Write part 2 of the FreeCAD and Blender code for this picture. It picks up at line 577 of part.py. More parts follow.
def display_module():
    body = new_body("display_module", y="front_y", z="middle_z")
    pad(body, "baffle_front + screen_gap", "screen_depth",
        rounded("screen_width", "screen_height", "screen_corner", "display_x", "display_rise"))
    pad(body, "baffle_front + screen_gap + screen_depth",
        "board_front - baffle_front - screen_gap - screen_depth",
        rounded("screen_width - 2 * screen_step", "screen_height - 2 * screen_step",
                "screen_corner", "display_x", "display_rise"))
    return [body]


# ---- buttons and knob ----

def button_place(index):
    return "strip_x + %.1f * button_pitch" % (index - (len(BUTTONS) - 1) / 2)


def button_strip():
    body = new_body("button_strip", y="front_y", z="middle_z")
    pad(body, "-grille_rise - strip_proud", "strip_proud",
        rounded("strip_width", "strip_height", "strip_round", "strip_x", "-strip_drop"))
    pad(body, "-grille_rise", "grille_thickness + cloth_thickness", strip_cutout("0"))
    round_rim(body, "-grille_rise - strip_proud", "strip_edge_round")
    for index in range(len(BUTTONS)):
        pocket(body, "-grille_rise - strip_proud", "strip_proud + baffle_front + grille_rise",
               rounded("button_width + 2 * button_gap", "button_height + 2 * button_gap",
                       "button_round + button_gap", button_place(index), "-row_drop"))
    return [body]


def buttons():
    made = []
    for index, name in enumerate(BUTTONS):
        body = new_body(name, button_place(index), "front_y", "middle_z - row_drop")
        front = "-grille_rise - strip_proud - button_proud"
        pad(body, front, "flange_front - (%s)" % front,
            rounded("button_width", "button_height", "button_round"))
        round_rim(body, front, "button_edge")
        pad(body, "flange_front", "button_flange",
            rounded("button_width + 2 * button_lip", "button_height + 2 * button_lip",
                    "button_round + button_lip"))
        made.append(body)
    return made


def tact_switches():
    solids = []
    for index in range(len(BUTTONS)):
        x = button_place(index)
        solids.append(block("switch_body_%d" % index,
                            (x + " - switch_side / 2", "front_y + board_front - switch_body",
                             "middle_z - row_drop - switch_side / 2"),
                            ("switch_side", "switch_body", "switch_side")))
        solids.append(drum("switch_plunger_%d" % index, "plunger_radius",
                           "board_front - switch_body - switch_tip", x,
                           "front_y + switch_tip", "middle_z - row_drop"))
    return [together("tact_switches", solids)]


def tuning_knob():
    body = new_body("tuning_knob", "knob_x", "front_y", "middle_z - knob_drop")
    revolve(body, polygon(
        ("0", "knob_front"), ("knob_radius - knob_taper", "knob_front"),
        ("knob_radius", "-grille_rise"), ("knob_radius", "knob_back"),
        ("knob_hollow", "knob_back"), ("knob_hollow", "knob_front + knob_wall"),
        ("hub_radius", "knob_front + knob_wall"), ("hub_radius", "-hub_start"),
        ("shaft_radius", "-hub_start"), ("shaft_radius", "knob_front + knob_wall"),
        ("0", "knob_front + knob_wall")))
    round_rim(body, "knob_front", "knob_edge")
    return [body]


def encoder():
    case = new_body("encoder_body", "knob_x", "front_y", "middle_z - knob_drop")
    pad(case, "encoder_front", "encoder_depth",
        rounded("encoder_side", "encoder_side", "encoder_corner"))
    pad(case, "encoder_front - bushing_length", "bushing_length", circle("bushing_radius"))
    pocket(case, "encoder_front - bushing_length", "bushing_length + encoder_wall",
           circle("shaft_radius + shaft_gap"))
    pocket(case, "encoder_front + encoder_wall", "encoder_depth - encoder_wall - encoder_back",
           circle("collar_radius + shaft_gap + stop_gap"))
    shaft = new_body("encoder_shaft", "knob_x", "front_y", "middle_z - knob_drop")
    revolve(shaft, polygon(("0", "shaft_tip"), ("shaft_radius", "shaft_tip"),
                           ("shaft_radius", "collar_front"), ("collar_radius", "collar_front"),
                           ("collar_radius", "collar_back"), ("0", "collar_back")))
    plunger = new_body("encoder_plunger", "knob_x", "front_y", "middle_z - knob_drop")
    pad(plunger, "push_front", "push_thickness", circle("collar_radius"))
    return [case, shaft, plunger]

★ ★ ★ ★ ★

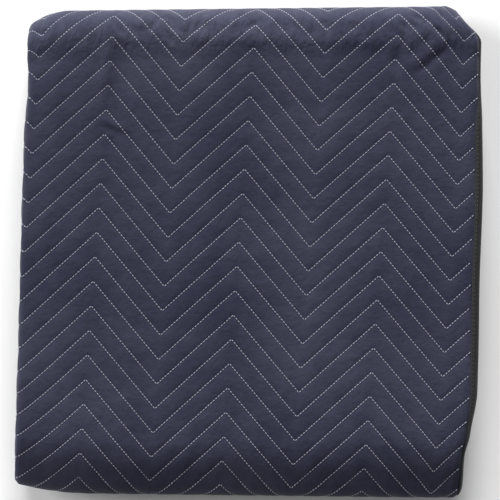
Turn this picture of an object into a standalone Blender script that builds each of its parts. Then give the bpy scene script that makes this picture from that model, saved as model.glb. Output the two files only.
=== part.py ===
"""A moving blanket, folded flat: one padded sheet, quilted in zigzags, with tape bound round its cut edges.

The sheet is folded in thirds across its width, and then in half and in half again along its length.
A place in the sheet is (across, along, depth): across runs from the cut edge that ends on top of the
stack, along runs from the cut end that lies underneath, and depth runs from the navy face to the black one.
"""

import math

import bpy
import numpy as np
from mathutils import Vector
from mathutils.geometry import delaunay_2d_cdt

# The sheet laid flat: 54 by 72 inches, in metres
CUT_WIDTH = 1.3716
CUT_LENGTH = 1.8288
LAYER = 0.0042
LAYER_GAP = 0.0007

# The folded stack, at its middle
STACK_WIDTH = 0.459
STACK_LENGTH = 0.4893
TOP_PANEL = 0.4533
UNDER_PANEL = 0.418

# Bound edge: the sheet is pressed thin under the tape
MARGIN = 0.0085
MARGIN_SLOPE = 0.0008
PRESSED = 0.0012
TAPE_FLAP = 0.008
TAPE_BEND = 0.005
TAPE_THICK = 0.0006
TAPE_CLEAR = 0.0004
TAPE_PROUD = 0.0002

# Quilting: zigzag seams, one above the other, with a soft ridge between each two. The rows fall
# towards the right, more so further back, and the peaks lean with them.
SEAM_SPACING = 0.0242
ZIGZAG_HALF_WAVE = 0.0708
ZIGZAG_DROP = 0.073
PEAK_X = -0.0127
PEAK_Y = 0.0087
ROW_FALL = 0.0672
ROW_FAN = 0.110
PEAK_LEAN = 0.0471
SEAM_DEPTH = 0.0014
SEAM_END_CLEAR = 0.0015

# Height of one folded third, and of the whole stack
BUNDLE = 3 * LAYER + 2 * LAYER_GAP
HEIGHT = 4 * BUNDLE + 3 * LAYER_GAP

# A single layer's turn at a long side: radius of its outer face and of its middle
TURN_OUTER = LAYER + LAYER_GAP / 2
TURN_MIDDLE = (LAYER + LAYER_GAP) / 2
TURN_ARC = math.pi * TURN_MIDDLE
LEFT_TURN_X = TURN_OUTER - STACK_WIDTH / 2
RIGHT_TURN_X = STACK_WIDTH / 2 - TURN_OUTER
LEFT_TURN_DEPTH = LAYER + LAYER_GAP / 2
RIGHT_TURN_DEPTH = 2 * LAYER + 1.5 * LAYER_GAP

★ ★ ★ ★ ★

[AIM OF THE TASK]: Take the line containing "Turn this picture" and the line containing "RIGHT_TURN_DEPTH = 2". Write out both and all lines between, exactly, and nothing more.

[WORKED ANSWER]:
Turn this picture of an object into a standalone Blender script that builds each of its parts. Then give the bpy scene script that makes this picture from that model, saved as model.glb. Output the two files only.
=== part.py ===
"""A moving blanket, folded flat: one padded sheet, quilted in zigzags, with tape bound round its cut edges.

The sheet is folded in thirds across its width, and then in half and in half again along its length.
A place in the sheet is (across, along, depth): across runs from the cut edge that ends on top of the
stack, along runs from the cut end that lies underneath, and depth runs from the navy face to the black one.
"""

import math

import bpy
import numpy as np
from mathutils import Vector
from mathutils.geometry import delaunay_2d_cdt

# The sheet laid flat: 54 by 72 inches, in metres
CUT_WIDTH = 1.3716
CUT_LENGTH = 1.8288
LAYER = 0.0042
LAYER_GAP = 0.0007

# The folded stack, at its middle
STACK_WIDTH = 0.459
STACK_LENGTH = 0.4893
TOP_PANEL = 0.4533
UNDER_PANEL = 0.418

# Bound edge: the sheet is pressed thin under the tape
MARGIN = 0.0085
MARGIN_SLOPE = 0.0008
PRESSED = 0.0012
TAPE_FLAP = 0.008
TAPE_BEND = 0.005
TAPE_THICK = 0.0006
TAPE_CLEAR = 0.0004
TAPE_PROUD = 0.0002

# Quilting: zigzag seams, one above the other, with a soft ridge between each two. The rows fall
# towards the right, more so further back, and the peaks lean with them.
SEAM_SPACING = 0.0242
ZIGZAG_HALF_WAVE = 0.0708
ZIGZAG_DROP = 0.073
PEAK_X = -0.0127
PEAK_Y = 0.0087
ROW_FALL = 0.0672
ROW_FAN = 0.110
PEAK_LEAN = 0.0471
SEAM_DEPTH = 0.0014
SEAM_END_CLEAR = 0.0015

# Height of one folded third, and of the whole stack
BUNDLE = 3 * LAYER + 2 * LAYER_GAP
HEIGHT = 4 * BUNDLE + 3 * LAYER_GAP

# A single layer's turn at a long side: radius of its outer face and of its middle
TURN_OUTER = LAYER + LAYER_GAP / 2
TURN_MIDDLE = (LAYER + LAYER_GAP) / 2
TURN_ARC = math.pi * TURN_MIDDLE
LEFT_TURN_X = TURN_OUTER - STACK_WIDTH / 2
RIGHT_TURN_X = STACK_WIDTH / 2 - TURN_OUTER
LEFT_TURN_DEPTH = LAYER + LAYER_GAP / 2
RIGHT_TURN_DEPTH = 2 * LAYER + 1.5 * LAYER_GAP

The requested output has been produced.